I didn’t want to turn out boys who in later life had a deep love of literature, or who would talk in middle age of the lure of language and their love of words. Words said in that reverential way that is somehow Welsh. That’s what the tosh is for. Brief Encounter, Gracie Fields, it’s an antidote. Sheer calculated silliness. – Alan Bennett, The History Boys
Sometimes, I come across blogs, that have a copyright or a disclaimer provided on the homepage. Some have sufficiently earnest legal descriptions, while others have sufficiently quirky ones, where I get confused if I should take them at face value, or as a mockery. The internet, as we know, has increasingly become a place where nothing is private or privately owned. I have never studied law or worked in publishing but, I am still aware that any law regarding your own content on the internet, if it at all exists, must surely be in the evolutionary stage. You cannot simply put on a label and say, whether in a clever or quirky manner, “This is mine. Don’t you dare copy it or I’ll sue you!”
I believe, in life, it is not enough to just cultivate and appreciate the good. It is also necessary to understand the bad. Why would someone want to steal another’s intellectual property and pass it off as their own? Intellectual property is not like physical property, like a car or a chair. When you steal a car or a chair, your purpose is to drive it or sit on it. Thus, you deprive the owner of driving his car or sitting on his chair. He has every right to report you, and if the law provides it, get you punished. With intellectual property, you are not depriving the property-owner of the property itself. But, as in the case of piracy, you are inhibiting their just revenue. Or, in the case of stealing your classmate’s homework, you are inhibiting his or her chance of doing well. In neither case, can it ever be possible for you to steal their intellect. Even in Arthur Miller’s The Crucible, when John Proctor asks for the preservation of his name with relation to his being, it is more a plea for his own intellectual property, so that it is his name to him, than it is to the rest of the villagers, a social name by which he is identified.

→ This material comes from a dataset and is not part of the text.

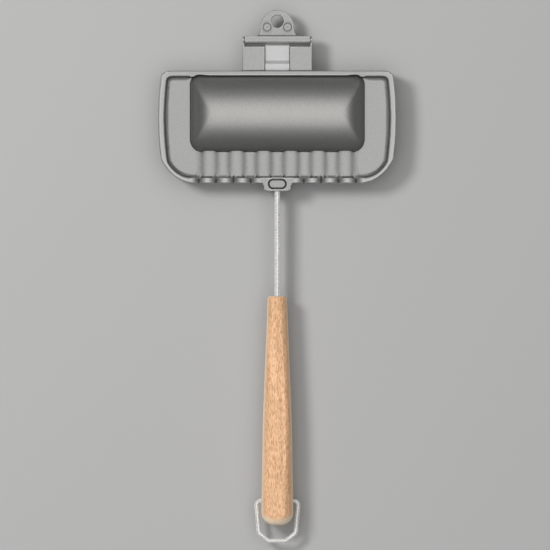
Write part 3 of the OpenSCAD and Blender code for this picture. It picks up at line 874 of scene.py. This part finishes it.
# %% Drawn group
drawn, drawn_in, drawn_out = new_group(
    "drawn_grain", [("Across", 1500.0), ("Along", 40.0), ("Depth", 0.5)], BOTH_OUT)
parts = parts_of(drawn, "Object", (-900, -300))
stretched = put(drawn, "ShaderNodeCombineXYZ", (-300, -200))
for axis, scale in (("X", "Across"), ("Y", "Along"), ("Z", "Across")):
    join(drawn, math_node(drawn, "MULTIPLY", parts[axis], drawn_in.outputs[scale], (-500, -200)),
         stretched.inputs[axis])
lines = put(drawn, "ShaderNodeTexNoise", (-100, 0), Scale=1.0, Detail=3.0, Roughness=0.6)
join(drawn, stretched.outputs[0], lines.inputs["Vector"])
centred = math_node(drawn, "SUBTRACT", lines.outputs["Fac"], 0.5, (100, 0))
scaled = math_node(drawn, "MULTIPLY", centred, drawn_in.outputs["Depth"], (280, 0))
join(drawn, math_node(drawn, "ADD", scaled, 1.0, (460, 0)), drawn_out.inputs["Value"])
join(drawn, lines.outputs["Fac"], drawn_out.inputs["Height"])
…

This may seem like a highly simplified reason but, the only reason one might steal intellectual property is because they do not trust, or do not know how to use their own. Now, you will rarely find writers who do not quote, or work a well-known phrase into their writing. But, they are both used to prove a point and done so in an obvious way. Having something out of copyright or in the public domain does not mean you are free to pass it off as your own. Just because Dickens is out of copyright, doesn’t mean I can say that I came up with “It was the best of times,/It was the worst of times,” I have seen students plagiarize critics for essays by tweaking the language sufficiently till the similarity is undetectable. I have known some educators who have even encouraged such a practice. But, what end can it possibly serve? Will whatever marks or grades you get for it matter when you are stumped in a situation that could easily have been solved had you actually bothered to have opinions of your own about it? And if opinions, or more broadly, thoughts, are so common and universal, for most of us do have brains for that very purpose, what is wrong with trying them once in a while?
The quote from The History Boys that I began my post with pertains to literature, but I firmly believe it can be applied to words in general. There is nothing more democratic or potentially powerful than words. “The pen is mightier than the sword” is no longer an effective metaphor. Words, whether in speech, song, writing, on a television screen or in the street, are mightier than anything else. Any machine or brain-numbing social system that man can create is inferior to it. Everyone has the capacity for thought, and everyone has the capacity for communication. It is, just that, some are not encouraged to think, some are ordered not to and some are not given the words to complete that bridge, that transition from thought to words. If that bridge has been created for you, you would never think of stealing someone else’s. Every writer worth his salt knows that it is only through reading, knowing other words, other thoughts, can he grow and be better. All our heroes call upon their heroes to have inspired them to use and share their intellect. What joy is there is claiming someone else’s intelligence (and you know, you really, can’t) when, if you only tried to trust and be open to your own, you could make something of it?
According to Arts Law in Australia, and laws regarding blogging and copyright across the world, copyright is inherent in your blog. So, as long as you do create your own material and credit any external material you have used, you do not need to separately mention the copyright of your blog.
P.S. I have not always credited sources of images I have used on my blog, though most of them are in the public domain. I usually find and add them just before I publish the post. I will go back and credit them soon.